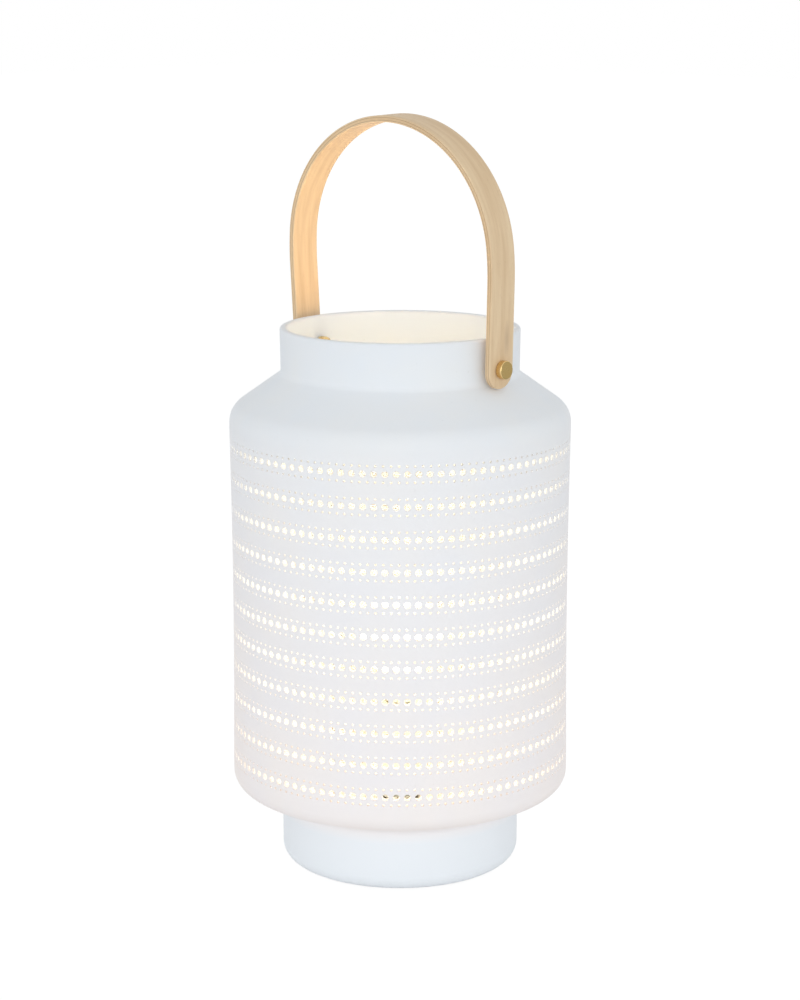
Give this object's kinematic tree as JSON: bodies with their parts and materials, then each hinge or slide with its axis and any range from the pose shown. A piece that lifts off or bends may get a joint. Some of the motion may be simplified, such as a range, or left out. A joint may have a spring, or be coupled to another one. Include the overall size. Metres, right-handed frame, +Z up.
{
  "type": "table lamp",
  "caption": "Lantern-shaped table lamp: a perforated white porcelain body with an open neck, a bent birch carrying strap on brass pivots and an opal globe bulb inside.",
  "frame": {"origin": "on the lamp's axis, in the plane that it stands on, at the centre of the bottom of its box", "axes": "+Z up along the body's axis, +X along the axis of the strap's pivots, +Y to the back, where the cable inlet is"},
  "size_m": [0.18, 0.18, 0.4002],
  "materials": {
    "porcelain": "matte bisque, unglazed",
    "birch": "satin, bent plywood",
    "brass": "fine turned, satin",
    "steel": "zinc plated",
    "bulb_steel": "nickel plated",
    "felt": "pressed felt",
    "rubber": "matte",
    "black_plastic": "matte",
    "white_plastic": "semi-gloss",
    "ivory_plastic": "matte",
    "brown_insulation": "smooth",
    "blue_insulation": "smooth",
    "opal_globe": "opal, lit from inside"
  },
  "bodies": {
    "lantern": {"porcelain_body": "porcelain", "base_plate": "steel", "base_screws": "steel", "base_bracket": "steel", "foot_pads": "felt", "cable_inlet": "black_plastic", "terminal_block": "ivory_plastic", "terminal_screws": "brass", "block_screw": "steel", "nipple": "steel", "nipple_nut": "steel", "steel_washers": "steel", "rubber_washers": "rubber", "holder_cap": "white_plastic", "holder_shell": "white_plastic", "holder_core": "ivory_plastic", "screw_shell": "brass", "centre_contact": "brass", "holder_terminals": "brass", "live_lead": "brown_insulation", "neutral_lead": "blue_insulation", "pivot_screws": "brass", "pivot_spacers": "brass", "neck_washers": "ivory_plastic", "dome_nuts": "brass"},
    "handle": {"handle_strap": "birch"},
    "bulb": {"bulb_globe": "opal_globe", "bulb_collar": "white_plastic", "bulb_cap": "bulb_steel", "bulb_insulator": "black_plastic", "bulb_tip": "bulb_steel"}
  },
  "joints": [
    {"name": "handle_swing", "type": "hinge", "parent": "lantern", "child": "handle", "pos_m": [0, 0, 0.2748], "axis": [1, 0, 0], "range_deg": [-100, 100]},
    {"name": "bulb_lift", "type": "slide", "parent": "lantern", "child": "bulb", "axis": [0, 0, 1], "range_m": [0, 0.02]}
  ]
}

..........

> _What needs to be done_:
Using the data above, repeat every line exactly.

> _Exercise result_:
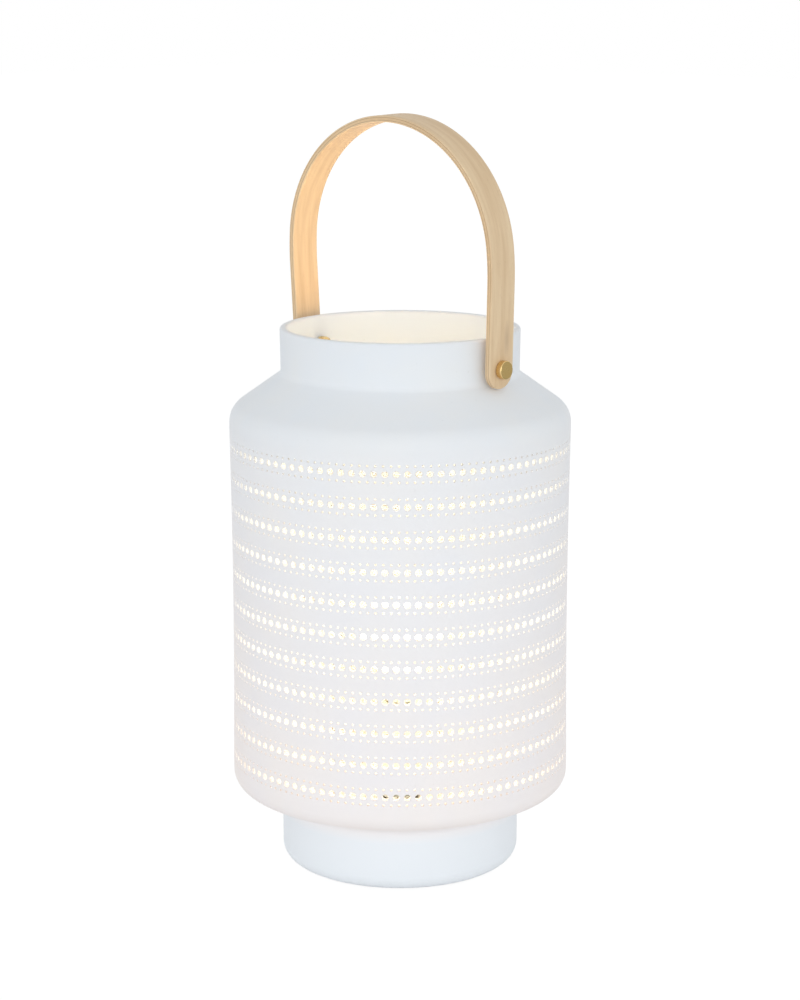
Give this object's kinematic tree as JSON: bodies with their parts and materials, then each hinge or slide with its axis and any range from the pose shown. A piece that lifts off or bends may get a joint. Some of the motion may be simplified, such as a range, or left out. A joint may have a spring, or be coupled to another one. Include the overall size. Metres, right-handed frame, +Z up.
{
  "type": "table lamp",
  "caption": "Lantern-shaped table lamp: a perforated white porcelain body with an open neck, a bent birch carrying strap on brass pivots and an opal globe bulb inside.",
  "frame": {"origin": "on the lamp's axis, in the plane that it stands on, at the centre of the bottom of its box", "axes": "+Z up along the body's axis, +X along the axis of the strap's pivots, +Y to the back, where the cable inlet is"},
  "size_m": [0.18, 0.18, 0.4002],
  "materials": {
    "porcelain": "matte bisque, unglazed",
    "birch": "satin, bent plywood",
    "brass": "fine turned, satin",
    "steel": "zinc plated",
    "bulb_steel": "nickel plated",
    "felt": "pressed felt",
    "rubber": "matte",
    "black_plastic": "matte",
    "white_plastic": "semi-gloss",
    "ivory_plastic": "matte",
    "brown_insulation": "smooth",
    "blue_insulation": "smooth",
    "opal_globe": "opal, lit from inside"
  },
  "bodies": {
    "lantern": {"porcelain_body": "porcelain", "base_plate": "steel", "base_screws": "steel", "base_bracket": "steel", "foot_pads": "felt", "cable_inlet": "black_plastic", "terminal_block": "ivory_plastic", "terminal_screws": "brass", "block_screw": "steel", "nipple": "steel", "nipple_nut": "steel", "steel_washers": "steel", "rubber_washers": "rubber", "holder_cap": "white_plastic", "holder_shell": "white_plastic", "holder_core": "ivory_plastic", "screw_shell": "brass", "centre_contact": "brass", "holder_terminals": "brass", "live_lead": "brown_insulation", "neutral_lead": "blue_insulation", "pivot_screws": "brass", "pivot_spacers": "brass", "neck_washers": "ivory_plastic", "dome_nuts": "brass"},
    "handle": {"handle_strap": "birch"},
    "bulb": {"bulb_globe": "opal_globe", "bulb_collar": "white_plastic", "bulb_cap": "bulb_steel", "bulb_insulator": "black_plastic", "bulb_tip": "bulb_steel"}
  },
  "joints": [
    {"name": "handle_swing", "type": "hinge", "parent": "lantern", "child": "handle", "pos_m": [0, 0, 0.2748], "axis": [1, 0, 0], "range_deg": [-100, 100]},
    {"name": "bulb_lift", "type": "slide", "parent": "lantern", "child": "bulb", "axis": [0, 0, 1], "range_m": [0, 0.02]}
  ]
}